If. Also, though I shared Jonah Goldberg's visceral disgust at seeing Old Glory displayed next to the banner of a totalitarian prison camp of a country, media and liberal squealing about it seems...selective.
(2) The worst element the summit, by far, was Trump's embarrassingly fulsome praise of Kim, including this appalling line:
Recommended
Trump, who tells ABC News that he 'trusts' Kim Jong Un, says this about the dictator who starves his people: "His country does love him. His people, you see the fervor. They have a great fervor." https://t.co/6nFWaFtIkt
— Kyle Griffin (@kylegriffin1) June 12, 2018
No, no, no. Kim's country does not "love" him, except under the most perverse of definitions. Unfailing, slavish 'love' is required of North Koreans, who would decline to participate in the charade at the risk of imprisonment in labor camps or execution. Kim's gulag is a terrifying, impoverished hellhole. It's one thing to decide that a path to deescalation and potential denuclearization is worth doing business with a merciless tyrant. That's defensible strategically, as is completely (or mostly) side-stepping the regime's horrific human rights abuses at this stage, even if that feels like a moral abdication. Pretending that the merciless tyrant is something other than what he is, and praising the glamorized, airbrushed alternative? That's indefensible. It's a damaging, amoral thing for any President of the United States to say. Buttering up Kim is part of the game; everyone understands that, but there must be limits. Trump crossed a bright line with that statement, renewing worries that he may be intoxicated by the concept of achieving any "deal," no matter the cost, which is precisely what happened with Obama and Iran. On the other hand, this is a self-aware comment that suggests that if Kim exposes Trump's praise and trust as humiliatingly misplaced, the president could morph back into a very angry 'bad cop' in short order:
"I think honestly he's going to do these things," Trump says of Kim Jong Un, then expresses doubt, saying he may stand before us in 6 months and admit he was wrong. Then adds: "I don't know that I'll ever admit that I was wrong. I'll find some kind of excuse."

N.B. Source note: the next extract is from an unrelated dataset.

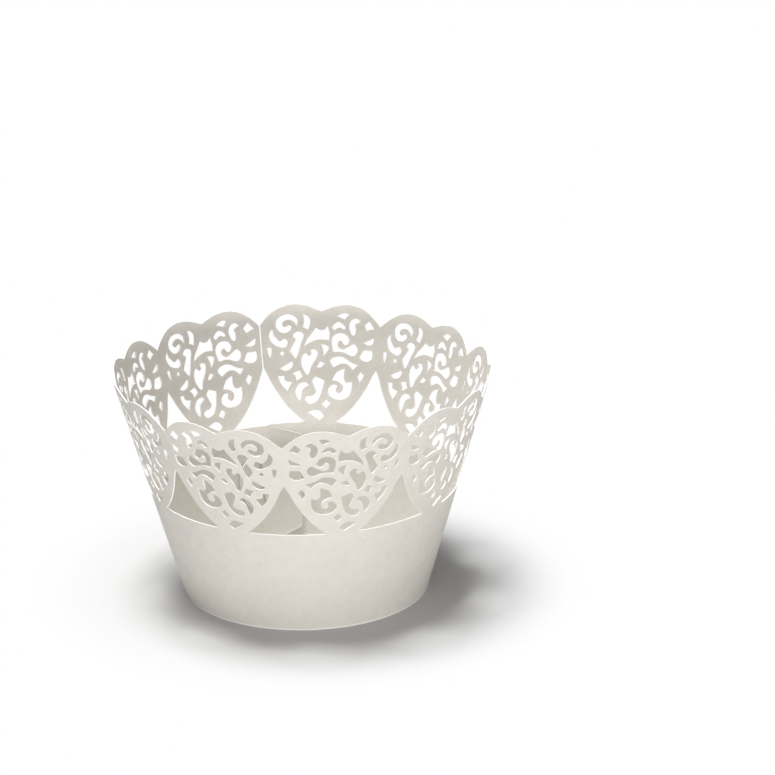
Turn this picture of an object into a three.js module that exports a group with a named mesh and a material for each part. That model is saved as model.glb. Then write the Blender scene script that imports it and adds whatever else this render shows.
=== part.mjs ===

— Jennifer Jacobs (@JenniferJJacobs) June 12, 2018
One hopes that through all the grinning and handshakes, the point that "fire and fury" could arrive in a heartbeat if the regime is caught lying again was made unmistakably clear to Kim. Also, it must be said that given the hue and cry (some of it deserved) about potential US capitulations to the North Koreans, this transition certainly has been quite something to behold:
The one thing I find amusing about this summit is how confidently people were arguing not that long ago that Trump would lead to war with North Korea.
— neontaster (@neontaster) June 12, 2018
(3) Did Trump give up too much, in exchange for hazy, warmed-over, watered-down, oft-violated pledges? On the surface, perhaps -- but it's too early to tell. Here is the full "commitment"-related text of the document both leaders signed overnight:
1. The United States and the DPRK commit to establish new US-DPRK relations in accordance with the desire of the peoples of the two countries for peace and prosperity.
2. The United States and the DPRK will join their efforts to build a lasting and stable peace regime on the Korean Peninsula.
3. Reaffirming the April 27, 2018 Panmunjom Declaration, the DPRK commits to work toward complete denuclearization of the Korean Peninsula.
4. The United States and the DPRK commit to recovering POW/MIA remains, including the immediate repatriation of those already identified.
In subsequent comments, Trump stated repeatedly that his expectation is total denuclearization, presumably including inspections and verification, before which no sanctions relief would arrive. (Is this what Kim has in mind, too?) For now, as others have put it, the new arrangement amounts to a mutual freeze: NoKo is freezing its nuclear testing and development, and the US is suspending its joint military exercises with the South Koreans -- whose leader is sounding generally upbeat. Trump also reportedly floated other US concessions, perhaps including drawing down American troop levels on the peninsula down the line, but those are not firm commitments. Crucially, what Trump did "give up" are temporary, instantly-reversible gestures. If Kim's representatives help hammer out a strong, binding agreement, and Kim lives up to the spirit of his assurances to Trump, the process moves forward. If they lie, cheat, or provoke, America can effortlessly snap back to its previous posture; in the meantime, Pyongyang will have to prove its early-stages mettle over the course of months. Bear in mind, the pact quoted above is not a final product. Another passage from that document:
Having acknowledged that the US-DPRK summit — the first in history — was an epochal event of great significance in overcoming decades of tensions and hostilities between the two countries and for the opening up of a new future, President Trump and Chairman Kim Jong Un commit to implement the stipulation in this joint statement fully and expeditiously. The United States and the DPRK commit to hold follow-on negotiations, led by the US Secretary of State, Mike Pompeo, and a relevant high-level DPRK official, at the earliest possible date, to implement the outcomes of the US-DPRK summit.
Many critical details are yet unresolved, and will be addressed in upcoming negotiations, spearheaded on the American side by Sec. Pompeo. In other words, the much-discussed agreement was little more than an agreement to pursue and execute a specific and granular...agreement. Its apparent purpose was to build and maintain momentum. As I said before, it's not the finalized version. If it were, it would be woefully inadequate. But it's not: The particular contours of North Korea's mandatory concessions are still 'to be determined.' Let's see what those determinations actually end up looking like. And in the interim, let's also look for concrete steps beyond words and pledges to talk more. Abusing 'the clock' at the West's expense is a long-favored North Korean game. As for premature Iran deal comparisons, I'll leave you with this. The man has a point:
Asked to compare Iran nuclear deal with North Korea, Trump tells @GStephanopoulos "First of all, we’re not paying $150 billion, OK?”
— Charlie Spiering (@charliespiering) June 12, 2018
The notion that the US merely returned money that rightfully "belonged to" an anti-American regime that is consistently assessed to be the top state sponsor of global terrorism is a credulous, simplistic talking point. It also glosses over how Iran has and will continue to apply significant sums of those unfrozen assets.